▸ **OBJECTIVE**
Your task is to extract every line from the material below exactly.

▸ **PROVIDED DATA**
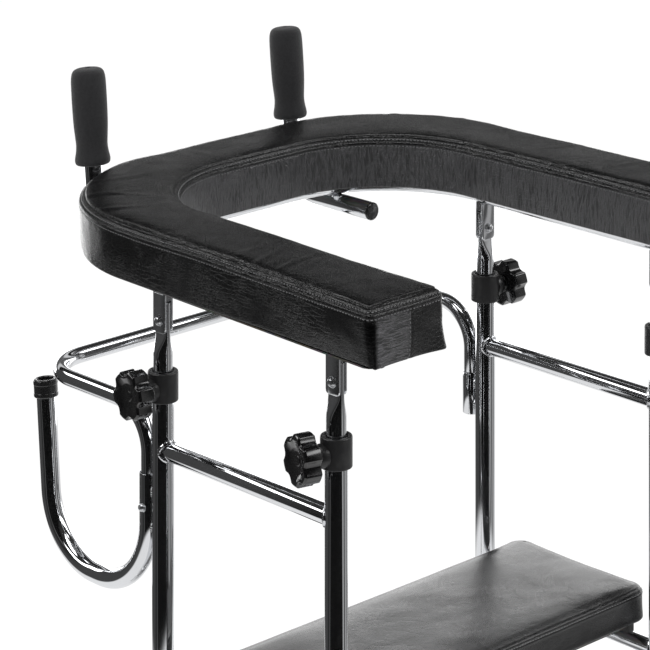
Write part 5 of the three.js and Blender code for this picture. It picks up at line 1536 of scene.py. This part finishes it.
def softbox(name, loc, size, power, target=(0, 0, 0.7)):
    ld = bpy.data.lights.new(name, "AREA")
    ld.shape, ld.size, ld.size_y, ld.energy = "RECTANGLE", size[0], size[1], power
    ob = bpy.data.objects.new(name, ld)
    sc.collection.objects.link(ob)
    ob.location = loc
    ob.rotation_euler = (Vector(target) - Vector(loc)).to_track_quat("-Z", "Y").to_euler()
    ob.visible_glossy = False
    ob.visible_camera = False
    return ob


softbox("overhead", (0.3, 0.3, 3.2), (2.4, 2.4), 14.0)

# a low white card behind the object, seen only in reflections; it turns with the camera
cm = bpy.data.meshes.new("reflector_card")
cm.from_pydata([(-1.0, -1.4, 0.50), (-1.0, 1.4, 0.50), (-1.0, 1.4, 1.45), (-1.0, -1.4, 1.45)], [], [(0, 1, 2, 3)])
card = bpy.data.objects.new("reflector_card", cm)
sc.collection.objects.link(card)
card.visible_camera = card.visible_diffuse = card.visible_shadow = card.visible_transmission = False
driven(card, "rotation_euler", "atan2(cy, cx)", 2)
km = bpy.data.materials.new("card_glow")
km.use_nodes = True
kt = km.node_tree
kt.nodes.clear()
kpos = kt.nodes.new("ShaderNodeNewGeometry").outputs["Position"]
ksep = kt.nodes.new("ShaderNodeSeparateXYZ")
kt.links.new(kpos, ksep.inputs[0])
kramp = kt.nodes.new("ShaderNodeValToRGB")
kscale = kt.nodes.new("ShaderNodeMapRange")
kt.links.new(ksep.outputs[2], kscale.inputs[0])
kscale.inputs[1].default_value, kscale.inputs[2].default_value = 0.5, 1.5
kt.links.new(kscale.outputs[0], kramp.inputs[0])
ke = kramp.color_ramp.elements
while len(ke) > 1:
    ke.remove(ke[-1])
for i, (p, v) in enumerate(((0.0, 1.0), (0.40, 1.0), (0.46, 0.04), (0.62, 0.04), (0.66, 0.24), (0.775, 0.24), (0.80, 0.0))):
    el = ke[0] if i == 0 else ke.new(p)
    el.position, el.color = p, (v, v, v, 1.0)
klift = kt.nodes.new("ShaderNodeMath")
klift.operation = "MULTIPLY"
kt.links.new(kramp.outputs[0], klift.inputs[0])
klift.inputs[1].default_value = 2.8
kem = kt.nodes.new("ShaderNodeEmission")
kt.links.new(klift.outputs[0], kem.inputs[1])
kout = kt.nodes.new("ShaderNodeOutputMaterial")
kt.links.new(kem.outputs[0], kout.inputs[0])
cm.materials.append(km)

▸ **RESPONSE TO THIS EXERCISE**
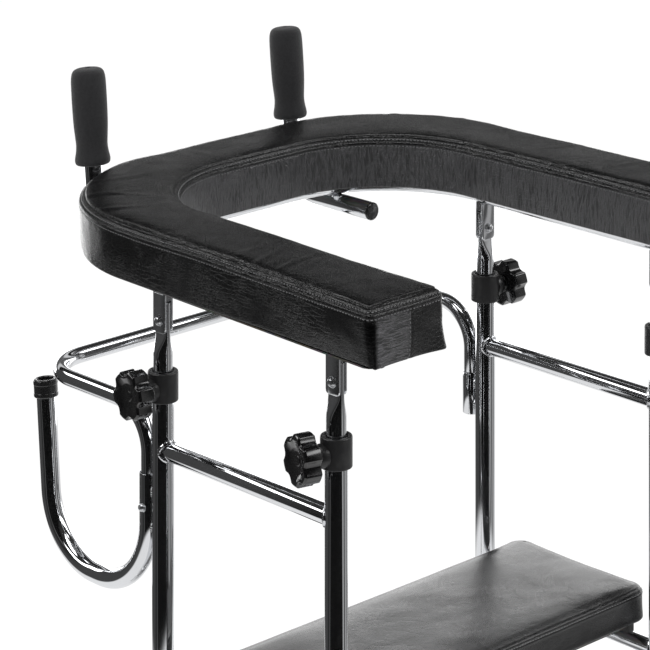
Write part 5 of the three.js and Blender code for this picture. It picks up at line 1536 of scene.py. This part finishes it.
def softbox(name, loc, size, power, target=(0, 0, 0.7)):
    ld = bpy.data.lights.new(name, "AREA")
    ld.shape, ld.size, ld.size_y, ld.energy = "RECTANGLE", size[0], size[1], power
    ob = bpy.data.objects.new(name, ld)
    sc.collection.objects.link(ob)
    ob.location = loc
    ob.rotation_euler = (Vector(target) - Vector(loc)).to_track_quat("-Z", "Y").to_euler()
    ob.visible_glossy = False
    ob.visible_camera = False
    return ob


softbox("overhead", (0.3, 0.3, 3.2), (2.4, 2.4), 14.0)

# a low white card behind the object, seen only in reflections; it turns with the camera
cm = bpy.data.meshes.new("reflector_card")
cm.from_pydata([(-1.0, -1.4, 0.50), (-1.0, 1.4, 0.50), (-1.0, 1.4, 1.45), (-1.0, -1.4, 1.45)], [], [(0, 1, 2, 3)])
card = bpy.data.objects.new("reflector_card", cm)
sc.collection.objects.link(card)
card.visible_camera = card.visible_diffuse = card.visible_shadow = card.visible_transmission = False
driven(card, "rotation_euler", "atan2(cy, cx)", 2)
km = bpy.data.materials.new("card_glow")
km.use_nodes = True
kt = km.node_tree
kt.nodes.clear()
kpos = kt.nodes.new("ShaderNodeNewGeometry").outputs["Position"]
ksep = kt.nodes.new("ShaderNodeSeparateXYZ")
kt.links.new(kpos, ksep.inputs[0])
kramp = kt.nodes.new("ShaderNodeValToRGB")
kscale = kt.nodes.new("ShaderNodeMapRange")
kt.links.new(ksep.outputs[2], kscale.inputs[0])
kscale.inputs[1].default_value, kscale.inputs[2].default_value = 0.5, 1.5
kt.links.new(kscale.outputs[0], kramp.inputs[0])
ke = kramp.color_ramp.elements
while len(ke) > 1:
    ke.remove(ke[-1])
for i, (p, v) in enumerate(((0.0, 1.0), (0.40, 1.0), (0.46, 0.04), (0.62, 0.04), (0.66, 0.24), (0.775, 0.24), (0.80, 0.0))):
    el = ke[0] if i == 0 else ke.new(p)
    el.position, el.color = p, (v, v, v, 1.0)
klift = kt.nodes.new("ShaderNodeMath")
klift.operation = "MULTIPLY"
kt.links.new(kramp.outputs[0], klift.inputs[0])
klift.inputs[1].default_value = 2.8
kem = kt.nodes.new("ShaderNodeEmission")
kt.links.new(klift.outputs[0], kem.inputs[1])
kout = kt.nodes.new("ShaderNodeOutputMaterial")
kt.links.new(kem.outputs[0], kout.inputs[0])
cm.materials.append(km)